AIM OF THE TASK: Extract, exactly as written, all lines of the material below from the line that includes "imported = [obj" through its last line.
::::::::::
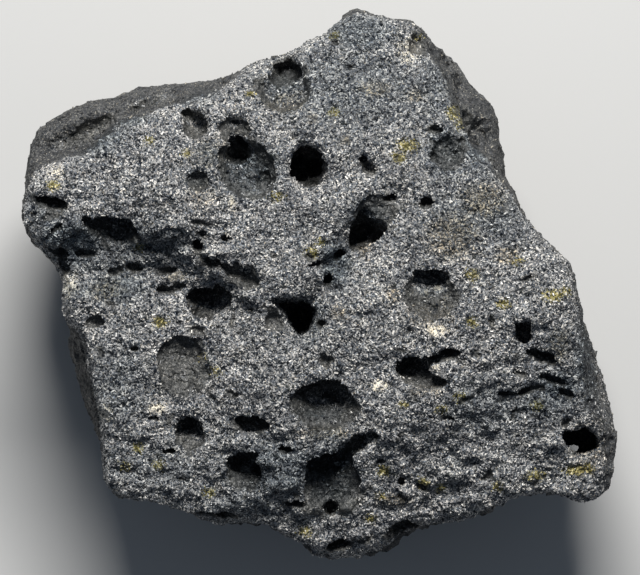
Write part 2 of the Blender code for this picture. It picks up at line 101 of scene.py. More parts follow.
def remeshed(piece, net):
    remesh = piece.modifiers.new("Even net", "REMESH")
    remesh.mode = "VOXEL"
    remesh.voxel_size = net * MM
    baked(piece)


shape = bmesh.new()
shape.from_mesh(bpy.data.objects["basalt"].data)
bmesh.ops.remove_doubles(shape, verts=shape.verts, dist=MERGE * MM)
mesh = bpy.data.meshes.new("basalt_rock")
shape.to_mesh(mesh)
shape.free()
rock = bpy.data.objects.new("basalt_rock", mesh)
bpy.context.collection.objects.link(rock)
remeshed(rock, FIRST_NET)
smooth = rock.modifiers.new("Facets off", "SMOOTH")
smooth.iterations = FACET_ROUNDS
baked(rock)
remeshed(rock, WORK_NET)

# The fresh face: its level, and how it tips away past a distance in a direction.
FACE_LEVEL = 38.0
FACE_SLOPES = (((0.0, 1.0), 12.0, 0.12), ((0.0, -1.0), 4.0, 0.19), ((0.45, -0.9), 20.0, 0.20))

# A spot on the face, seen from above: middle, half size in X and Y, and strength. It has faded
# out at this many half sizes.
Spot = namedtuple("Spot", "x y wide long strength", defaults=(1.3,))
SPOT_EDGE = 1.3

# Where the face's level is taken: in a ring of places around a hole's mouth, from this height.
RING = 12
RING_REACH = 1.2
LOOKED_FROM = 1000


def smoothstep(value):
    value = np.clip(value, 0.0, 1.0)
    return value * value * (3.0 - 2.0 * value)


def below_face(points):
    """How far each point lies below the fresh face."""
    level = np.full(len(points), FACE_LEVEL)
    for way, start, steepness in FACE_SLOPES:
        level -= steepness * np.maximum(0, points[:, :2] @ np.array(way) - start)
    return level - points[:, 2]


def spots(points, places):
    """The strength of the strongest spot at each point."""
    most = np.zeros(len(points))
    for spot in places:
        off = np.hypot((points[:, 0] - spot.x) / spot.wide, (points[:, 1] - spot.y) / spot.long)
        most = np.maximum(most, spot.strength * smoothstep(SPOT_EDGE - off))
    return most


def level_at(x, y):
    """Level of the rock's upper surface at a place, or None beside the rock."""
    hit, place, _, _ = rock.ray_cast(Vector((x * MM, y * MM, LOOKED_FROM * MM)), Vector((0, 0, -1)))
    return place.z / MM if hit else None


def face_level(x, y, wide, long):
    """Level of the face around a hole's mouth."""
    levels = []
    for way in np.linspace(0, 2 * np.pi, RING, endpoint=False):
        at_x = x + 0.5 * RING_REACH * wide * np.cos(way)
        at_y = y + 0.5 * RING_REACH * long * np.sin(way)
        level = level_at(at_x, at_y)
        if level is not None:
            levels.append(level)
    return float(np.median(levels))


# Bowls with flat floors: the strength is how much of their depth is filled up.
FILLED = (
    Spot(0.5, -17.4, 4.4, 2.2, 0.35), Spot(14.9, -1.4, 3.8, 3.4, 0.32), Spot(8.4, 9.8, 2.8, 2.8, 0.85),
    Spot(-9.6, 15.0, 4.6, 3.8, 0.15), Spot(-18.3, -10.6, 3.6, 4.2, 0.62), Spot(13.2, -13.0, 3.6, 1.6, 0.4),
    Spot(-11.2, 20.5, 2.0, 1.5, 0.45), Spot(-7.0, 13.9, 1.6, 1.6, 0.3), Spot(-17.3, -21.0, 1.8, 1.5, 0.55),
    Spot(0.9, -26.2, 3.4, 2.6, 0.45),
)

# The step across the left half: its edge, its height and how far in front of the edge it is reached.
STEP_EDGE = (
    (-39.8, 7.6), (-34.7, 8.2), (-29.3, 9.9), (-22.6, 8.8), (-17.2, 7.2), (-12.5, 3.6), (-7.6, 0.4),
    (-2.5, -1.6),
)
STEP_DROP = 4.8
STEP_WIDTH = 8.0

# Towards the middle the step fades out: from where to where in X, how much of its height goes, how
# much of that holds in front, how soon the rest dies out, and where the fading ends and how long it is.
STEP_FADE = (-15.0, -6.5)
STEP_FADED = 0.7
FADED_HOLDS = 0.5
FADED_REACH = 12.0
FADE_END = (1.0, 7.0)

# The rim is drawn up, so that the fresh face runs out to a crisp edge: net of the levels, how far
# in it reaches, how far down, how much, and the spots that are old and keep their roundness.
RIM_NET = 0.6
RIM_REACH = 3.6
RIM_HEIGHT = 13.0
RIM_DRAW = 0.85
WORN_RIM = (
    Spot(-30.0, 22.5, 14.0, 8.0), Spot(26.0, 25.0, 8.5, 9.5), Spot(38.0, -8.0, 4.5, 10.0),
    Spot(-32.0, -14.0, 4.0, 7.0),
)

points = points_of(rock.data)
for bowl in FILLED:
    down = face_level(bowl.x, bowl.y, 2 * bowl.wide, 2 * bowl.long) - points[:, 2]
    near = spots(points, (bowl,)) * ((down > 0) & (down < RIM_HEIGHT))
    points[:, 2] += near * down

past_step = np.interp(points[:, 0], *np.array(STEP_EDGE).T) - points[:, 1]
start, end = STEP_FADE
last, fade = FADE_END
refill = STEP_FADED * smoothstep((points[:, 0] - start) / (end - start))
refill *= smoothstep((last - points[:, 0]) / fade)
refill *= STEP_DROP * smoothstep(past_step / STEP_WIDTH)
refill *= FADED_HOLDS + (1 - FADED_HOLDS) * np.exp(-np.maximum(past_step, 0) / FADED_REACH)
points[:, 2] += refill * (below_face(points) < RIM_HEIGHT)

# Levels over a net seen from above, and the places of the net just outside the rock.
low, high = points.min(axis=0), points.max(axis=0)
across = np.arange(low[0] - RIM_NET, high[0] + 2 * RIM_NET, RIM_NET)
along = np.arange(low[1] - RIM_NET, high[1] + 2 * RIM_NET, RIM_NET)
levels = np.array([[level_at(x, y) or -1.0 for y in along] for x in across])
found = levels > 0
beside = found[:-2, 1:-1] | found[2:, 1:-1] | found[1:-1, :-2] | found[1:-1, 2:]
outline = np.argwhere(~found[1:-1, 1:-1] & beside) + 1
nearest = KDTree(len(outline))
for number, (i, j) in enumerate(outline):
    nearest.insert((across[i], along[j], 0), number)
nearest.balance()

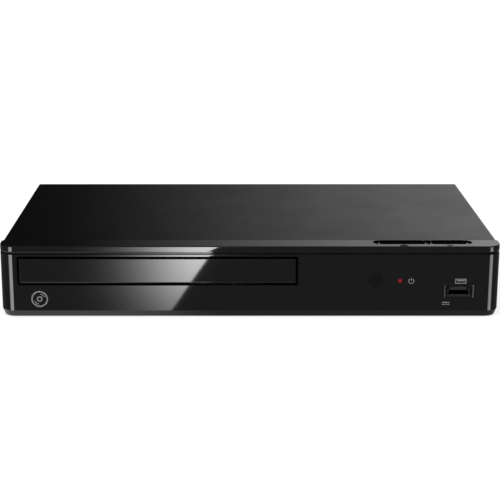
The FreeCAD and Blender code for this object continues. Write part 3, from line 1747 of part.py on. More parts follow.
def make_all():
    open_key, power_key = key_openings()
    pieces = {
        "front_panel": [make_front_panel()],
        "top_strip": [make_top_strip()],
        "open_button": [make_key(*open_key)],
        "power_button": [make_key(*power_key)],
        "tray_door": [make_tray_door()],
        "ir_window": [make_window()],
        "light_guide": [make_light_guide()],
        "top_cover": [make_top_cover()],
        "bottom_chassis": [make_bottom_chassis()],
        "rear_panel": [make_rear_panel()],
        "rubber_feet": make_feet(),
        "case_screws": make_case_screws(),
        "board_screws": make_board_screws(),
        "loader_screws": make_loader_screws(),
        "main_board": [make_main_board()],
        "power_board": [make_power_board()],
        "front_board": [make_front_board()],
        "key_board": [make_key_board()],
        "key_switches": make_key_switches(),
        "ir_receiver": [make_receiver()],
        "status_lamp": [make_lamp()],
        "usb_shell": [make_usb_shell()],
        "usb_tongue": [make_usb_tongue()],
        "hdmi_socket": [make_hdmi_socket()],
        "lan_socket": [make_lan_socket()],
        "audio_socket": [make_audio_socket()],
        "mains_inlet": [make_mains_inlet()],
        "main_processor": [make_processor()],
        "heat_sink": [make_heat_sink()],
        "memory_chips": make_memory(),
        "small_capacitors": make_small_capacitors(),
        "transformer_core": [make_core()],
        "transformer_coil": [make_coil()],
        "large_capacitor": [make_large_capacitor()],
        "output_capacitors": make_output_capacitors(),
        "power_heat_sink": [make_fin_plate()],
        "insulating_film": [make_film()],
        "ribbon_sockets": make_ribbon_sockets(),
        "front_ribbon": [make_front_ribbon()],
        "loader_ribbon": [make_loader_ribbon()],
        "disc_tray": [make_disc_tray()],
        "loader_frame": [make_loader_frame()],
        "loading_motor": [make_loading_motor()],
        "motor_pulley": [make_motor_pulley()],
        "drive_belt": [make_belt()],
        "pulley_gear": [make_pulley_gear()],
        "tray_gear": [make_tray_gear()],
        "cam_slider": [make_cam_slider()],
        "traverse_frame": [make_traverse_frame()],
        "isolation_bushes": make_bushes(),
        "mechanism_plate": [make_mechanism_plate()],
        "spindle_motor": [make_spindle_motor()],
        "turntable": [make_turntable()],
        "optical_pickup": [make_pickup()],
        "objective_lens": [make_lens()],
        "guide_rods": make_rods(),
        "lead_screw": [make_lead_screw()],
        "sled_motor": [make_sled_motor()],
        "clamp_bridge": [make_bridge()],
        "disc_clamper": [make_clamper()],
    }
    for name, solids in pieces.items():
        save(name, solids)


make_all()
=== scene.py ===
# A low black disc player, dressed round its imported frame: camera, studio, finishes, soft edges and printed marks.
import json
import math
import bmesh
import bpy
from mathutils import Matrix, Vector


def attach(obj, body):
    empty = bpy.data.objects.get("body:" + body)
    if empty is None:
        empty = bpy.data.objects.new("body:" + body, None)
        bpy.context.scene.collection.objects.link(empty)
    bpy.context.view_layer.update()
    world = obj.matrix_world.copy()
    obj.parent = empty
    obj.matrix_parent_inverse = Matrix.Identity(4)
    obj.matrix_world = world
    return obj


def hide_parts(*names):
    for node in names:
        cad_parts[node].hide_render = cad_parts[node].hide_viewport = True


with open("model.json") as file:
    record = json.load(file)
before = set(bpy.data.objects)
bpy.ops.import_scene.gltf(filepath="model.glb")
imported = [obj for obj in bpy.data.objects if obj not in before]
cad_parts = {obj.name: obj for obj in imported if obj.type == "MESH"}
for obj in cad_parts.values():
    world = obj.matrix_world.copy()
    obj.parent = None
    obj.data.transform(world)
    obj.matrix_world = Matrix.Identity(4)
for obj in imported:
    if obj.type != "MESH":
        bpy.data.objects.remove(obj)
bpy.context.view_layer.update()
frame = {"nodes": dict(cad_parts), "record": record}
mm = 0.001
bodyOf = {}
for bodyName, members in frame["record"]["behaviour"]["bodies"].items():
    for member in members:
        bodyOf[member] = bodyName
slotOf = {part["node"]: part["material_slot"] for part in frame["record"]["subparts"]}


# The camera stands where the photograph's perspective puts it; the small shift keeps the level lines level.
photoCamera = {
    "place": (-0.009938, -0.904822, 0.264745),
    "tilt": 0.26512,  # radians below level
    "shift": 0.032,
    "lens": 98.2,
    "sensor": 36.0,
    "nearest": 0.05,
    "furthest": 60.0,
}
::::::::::
PROBLEM SOLUTION:
imported = [obj for obj in bpy.data.objects if obj not in before]
cad_parts = {obj.name: obj for obj in imported if obj.type == "MESH"}
for obj in cad_parts.values():
    world = obj.matrix_world.copy()
    obj.parent = None
    obj.data.transform(world)
    obj.matrix_world = Matrix.Identity(4)
for obj in imported:
    if obj.type != "MESH":
        bpy.data.objects.remove(obj)
bpy.context.view_layer.update()
frame = {"nodes": dict(cad_parts), "record": record}
mm = 0.001
bodyOf = {}
for bodyName, members in frame["record"]["behaviour"]["bodies"].items():
    for member in members:
        bodyOf[member] = bodyName
slotOf = {part["node"]: part["material_slot"] for part in frame["record"]["subparts"]}


# The camera stands where the photograph's perspective puts it; the small shift keeps the level lines level.
photoCamera = {
    "place": (-0.009938, -0.904822, 0.264745),
    "tilt": 0.26512,  # radians below level
    "shift": 0.032,
    "lens": 98.2,
    "sensor": 36.0,
    "nearest": 0.05,
    "furthest": 60.0,
}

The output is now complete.